Again during the incident when the police were called, Montez relates that she was informed by Martin Skye that she was no longer going to be employed due to her “loyalties to Clifton Skye.”

“I was amazed,” Montez said. “I have been here for eleven years – my loyalties are obviously to the corporation,” she said.

Each of the eleven members of the board of directors of the USTDC was mailed a letter detailing every incident and expressing every concern by Montez. To date, she has yet to receive even the merest acknowledgment that her letters were received by any of the chairmen’s offices.

The greatest concern shared by Montez and the people she is working with to establish job security is that the governing body, the board of directors, has been made aware of what has been going on, but has yet to take action.

Montez is in great distress, not only at the loss of her own employment, which jeopardizes her own family’s wellbeing, but also the potential loss of funding and grants if anything overtly illegal is being done in this apparent power struggle within one family.

If WIA is discontinued through USTDC, the loss of a valuable resource for the urban Indian peoples in Rapid City will be greatly felt by many, especially those seeking to place their trust in an organization that will empower them through employment opportunities not readily available in mainstream organizations throughout this region.

Repeated phone calls to each and every chairman’s office have gone unanswered.
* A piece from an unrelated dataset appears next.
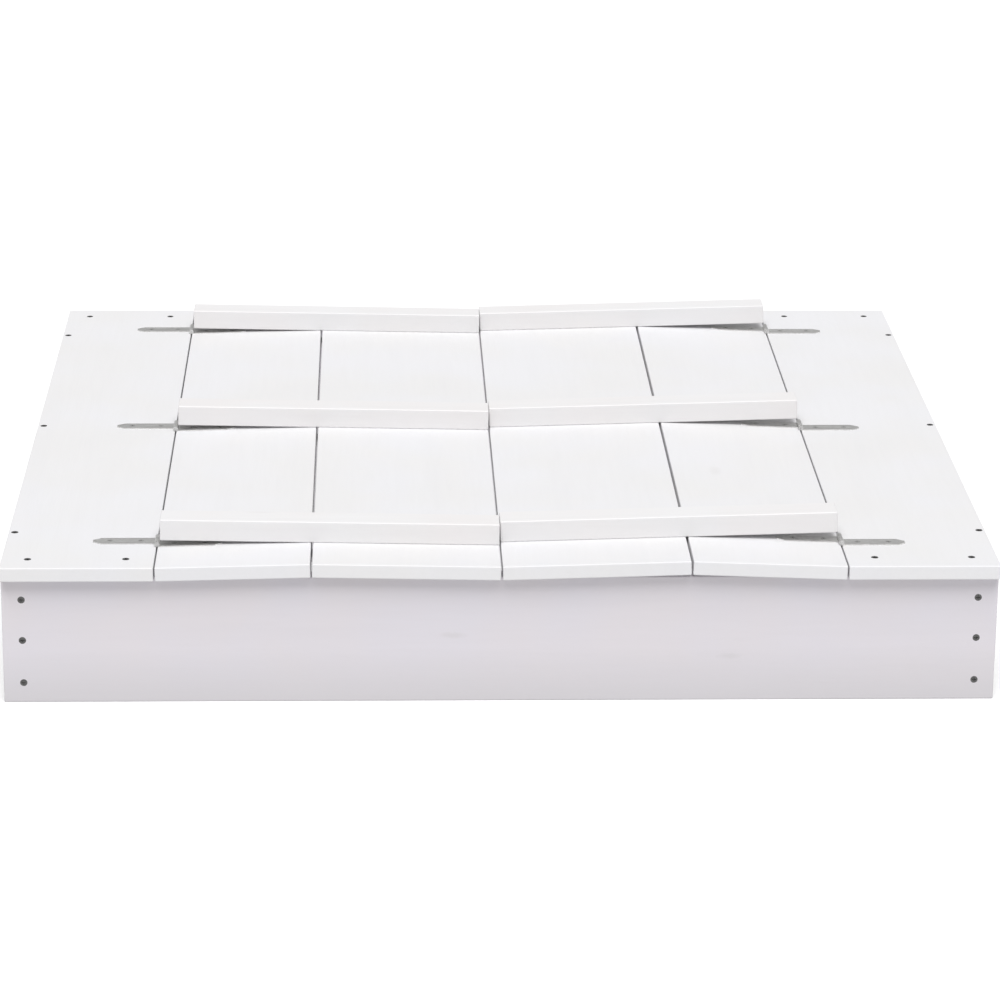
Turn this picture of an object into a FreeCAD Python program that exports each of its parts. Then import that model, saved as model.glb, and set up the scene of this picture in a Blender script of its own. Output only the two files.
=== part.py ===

As of press time, Native Sun News has made calls to all eleven tribal offices and tribal chairmen’s offices, but none have responded to the calls.

Montez is only looking for answers at this point and wants to have the tribal chairmen take a stand and either uphold their responsibility to select and support Clifton Skye as USTDC executive director or to realign that position in a proper manner. She feels that to maintain a complacent silence contributes to the overall confusion and chaos that is found in an entity that is so vital to the Rapid City Indian community.